#### Aim
Beginning with the first line of the data below, extract each line up to and including the one containing "faces alike. Noise". Copy them exactly and add nothing.

#### CAD and scene scripts
— BEGIN —
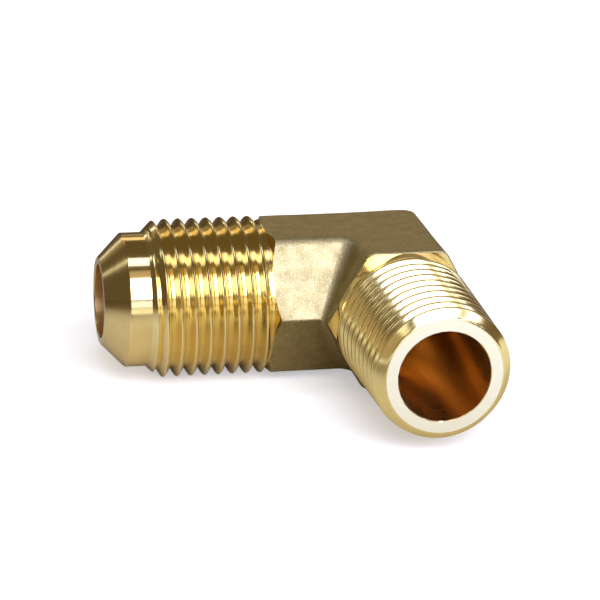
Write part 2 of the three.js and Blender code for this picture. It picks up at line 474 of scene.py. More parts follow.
class Effects:
    """The shader node groups that the finishes share, each built once.

    Each range is the part of a noise that its mask stretches from 0 to 1.
    """

    NOISE_ROUGHNESS = 0.6
    STREAK_SCALE = 0.23
    STREAK_RANGE = (0.35, 0.65)
    SPECK_FINENESS = 1.7
    SPECK_RANGE = (0.56, 0.7)
    MOTTLE_SCALE = 0.7
    MOTTLE_RANGE = (0.36, 0.66)
    CLOUD_RANGE = (0.42, 0.7)

    def __init__(self) -> None:
        """Builds the groups."""
        self.turning = self._turning_marks()
        self.grain = self._blasted_grain()
        self.tarnish = self._tarnish()

    @staticmethod
    def _empty(name: str, inputs: dict[str, str], outputs: Sequence[str]) -> tuple[Graph, bpy.types.Node]:
        """New group with its sockets.

        Args:
            name: Name of the group.
            inputs: Socket type of each input.
            outputs: Names of the values that it puts out.

        Returns:
            The group's graph and its input node.
        """
        tree = bpy.data.node_groups.new(name, "ShaderNodeTree")
        for label, kind in inputs.items():
            tree.interface.new_socket(label, in_out="INPUT", socket_type=kind)
        for label in outputs:
            tree.interface.new_socket(label, in_out="OUTPUT", socket_type="NodeSocketFloat")
        graph = Graph(tree)
        return graph, graph.add("NodeGroupInput")

    def _turning_marks(self) -> bpy.types.NodeTree:
        """Rings left by a cutting tool.

        The tool travels by the station plus the radius, so the rings follow cylinders, cones and end
        faces alike. Noise is drawn out along the rings.

        Returns:
            The group, which gives a height for fine marks and a mask of broad streaks.
        """
        inputs = {"Place": "NodeSocketVector", "Feed": "NodeSocketFloat", "Length": "NodeSocketFloat"}
        graph, given = self._empty("turning_marks", inputs, ["Height", "Streak"])
        place = graph.add("ShaderNodeSeparateXYZ", {0: given.outputs["Place"]})
        across, up = place.outputs["Y"], place.outputs["Z"]
        radius = graph.math("SQRT", graph.math("ADD", graph.math("MULTIPLY", across, across),
                                               graph.math("MULTIPLY", up, up)))
        travel = graph.math("DIVIDE", graph.math("ADD", place.outputs["X"], radius), given.outputs["Feed"])
        drawn = graph.add("ShaderNodeCombineXYZ", {
            "X": travel,
            "Y": graph.math("DIVIDE", across, given.outputs["Length"]),
            "Z": graph.math("DIVIDE", up, given.outputs["Length"]),
        })
        fine = graph.add("ShaderNodeTexNoise", {"Vector": drawn.outputs[0], "Scale": 1.0, "Detail": 2.0})
        broad = graph.add("ShaderNodeTexNoise", {
            "Vector": drawn.outputs[0], "Scale": self.STREAK_SCALE, "Detail": 1.0})
        graph.add("NodeGroupOutput", {
            "Height": fine.outputs[0],
            "Streak": graph.ramp(broad.outputs[0], *self.STREAK_RANGE, (0, 1)),
        })
        return graph.tree

    def _blasted_grain(self) -> bpy.types.NodeTree:
        """Dimples of a shot-blasted forging: fine pits, single bright specks and a slow mottle.

        Returns:
            The group, which gives a height for the pits and masks of the specks and the mottle.
        """
        inputs = {"Place": "NodeSocketVector", "Grain": "NodeSocketFloat"}
        graph, given = self._empty("blasted_grain", inputs, ["Height", "Speck", "Mottle"])
        finer = graph.math("DIVIDE", 1.0, given.outputs["Grain"])
        pits = graph.add("ShaderNodeTexNoise", {
            "Vector": given.outputs["Place"], "Scale": finer, "Detail": 3.0,
            "Roughness": self.NOISE_ROUGHNESS})
        specks = graph.add("ShaderNodeTexNoise", {
            "Vector": given.outputs["Place"],
            "Scale": graph.math("MULTIPLY", finer, self.SPECK_FINENESS),
            "Detail": 1.0})
        mottle = graph.add("ShaderNodeTexNoise", {
            "Vector": given.outputs["Place"], "Scale": self.MOTTLE_SCALE, "Detail": 4.0,
            "Roughness": self.NOISE_ROUGHNESS})
        graph.add("NodeGroupOutput", {
            "Height": pits.outputs[0],
            "Speck": graph.ramp(specks.outputs[0], *self.SPECK_RANGE, (0, 1)),
            "Mottle": graph.ramp(mottle.outputs[0], *self.MOTTLE_RANGE, (0, 1)),
        })
        return graph.tree

    def _tarnish(self) -> bpy.types.NodeTree:
        """Faint cloudy patches of handling and tarnish.

        Returns:
            The group, which gives a mask of the patches.
        """
        inputs = {"Place": "NodeSocketVector", "Patch": "NodeSocketFloat"}
        graph, given = self._empty("tarnish", inputs, ["Mask"])
        cloud = graph.add("ShaderNodeTexNoise", {
            "Vector": given.outputs["Place"], "Scale": graph.math("DIVIDE", 1.0, given.outputs["Patch"]),
            "Detail": 5.0, "Roughness": self.NOISE_ROUGHNESS})
        graph.add("NodeGroupOutput", {"Mask": graph.ramp(cloud.outputs[0], *self.CLOUD_RANGE, (0, 1))})
        return graph.tree


@dataclass(frozen=True)
class TurnedFinish:
    """Bright metal cut on a lathe or with a drill, with the rings that the tool left.

    The mark depth is in metres, and the feed and length of the marks are in millimetres.
    """

    CLOUD_SHARE: ClassVar[float] = 0.65

    name: str
    clean: Colour
    dull: Colour
    roughness: tuple[float, float]
    feed: float = 0.16
    length: float = 9.0
    mark_depth: float = 4e-7
    patch: float = 2.6

    def material(self, effects: Effects, shared: Frame, leg: Leg) -> bpy.types.Material:
        """Makes the material for one leg.

        Args:
            effects: The shared node groups.
            shared: Height of the bores.
            leg: Leg whose bore the rings go round.

        Returns:
            The material.
        """
        material = bpy.data.materials.new(f"{self.name}_{leg.value}")
        graph, shader, place = started(material, shared, leg)
        marks = graph.group(effects.turning, {"Place": place, "Feed": self.feed, "Length": self.length})
        cloud = graph.group(effects.tarnish, {"Place": place, "Patch": self.patch})
        tone = graph.math("ADD", graph.math("MULTIPLY", cloud.outputs["Mask"], self.CLOUD_SHARE),
                          graph.math("MULTIPLY", marks.outputs["Streak"], 1 - self.CLOUD_SHARE))
        colour = graph.mixed(tone, self.clean, self.dull)
        bump = graph.add("ShaderNodeBump", {
            "Height": marks.outputs["Height"], "Strength": 1.0, "Distance": self.mark_depth})
        graph.feed(colour, shader.inputs["Base Color"])
        graph.feed(graph.ramp(tone, 0, 1, self.roughness), shader.inputs["Roughness"])
        graph.feed(bump.outputs[0], shader.inputs["Normal"])
        return material


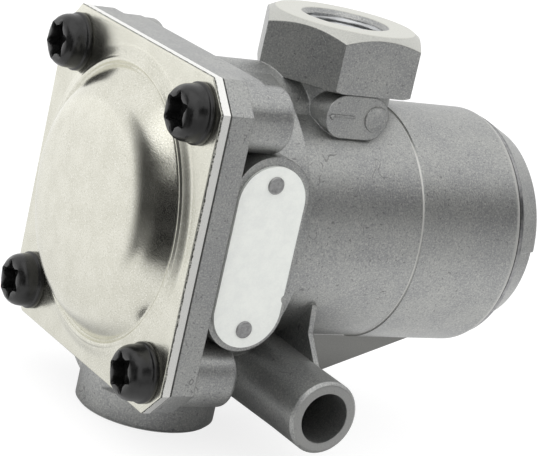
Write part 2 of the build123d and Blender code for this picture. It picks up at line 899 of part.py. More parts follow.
— END —
#### Expected answer
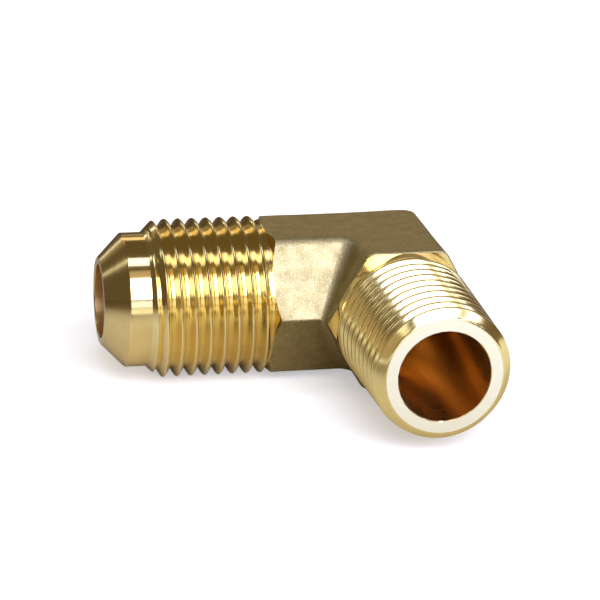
Write part 2 of the three.js and Blender code for this picture. It picks up at line 474 of scene.py. More parts follow.
class Effects:
    """The shader node groups that the finishes share, each built once.

    Each range is the part of a noise that its mask stretches from 0 to 1.
    """

    NOISE_ROUGHNESS = 0.6
    STREAK_SCALE = 0.23
    STREAK_RANGE = (0.35, 0.65)
    SPECK_FINENESS = 1.7
    SPECK_RANGE = (0.56, 0.7)
    MOTTLE_SCALE = 0.7
    MOTTLE_RANGE = (0.36, 0.66)
    CLOUD_RANGE = (0.42, 0.7)

    def __init__(self) -> None:
        """Builds the groups."""
        self.turning = self._turning_marks()
        self.grain = self._blasted_grain()
        self.tarnish = self._tarnish()

    @staticmethod
    def _empty(name: str, inputs: dict[str, str], outputs: Sequence[str]) -> tuple[Graph, bpy.types.Node]:
        """New group with its sockets.

        Args:
            name: Name of the group.
            inputs: Socket type of each input.
            outputs: Names of the values that it puts out.

        Returns:
            The group's graph and its input node.
        """
        tree = bpy.data.node_groups.new(name, "ShaderNodeTree")
        for label, kind in inputs.items():
            tree.interface.new_socket(label, in_out="INPUT", socket_type=kind)
        for label in outputs:
            tree.interface.new_socket(label, in_out="OUTPUT", socket_type="NodeSocketFloat")
        graph = Graph(tree)
        return graph, graph.add("NodeGroupInput")

    def _turning_marks(self) -> bpy.types.NodeTree:
        """Rings left by a cutting tool.

        The tool travels by the station plus the radius, so the rings follow cylinders, cones and end
        faces alike. Noise is drawn out along the rings.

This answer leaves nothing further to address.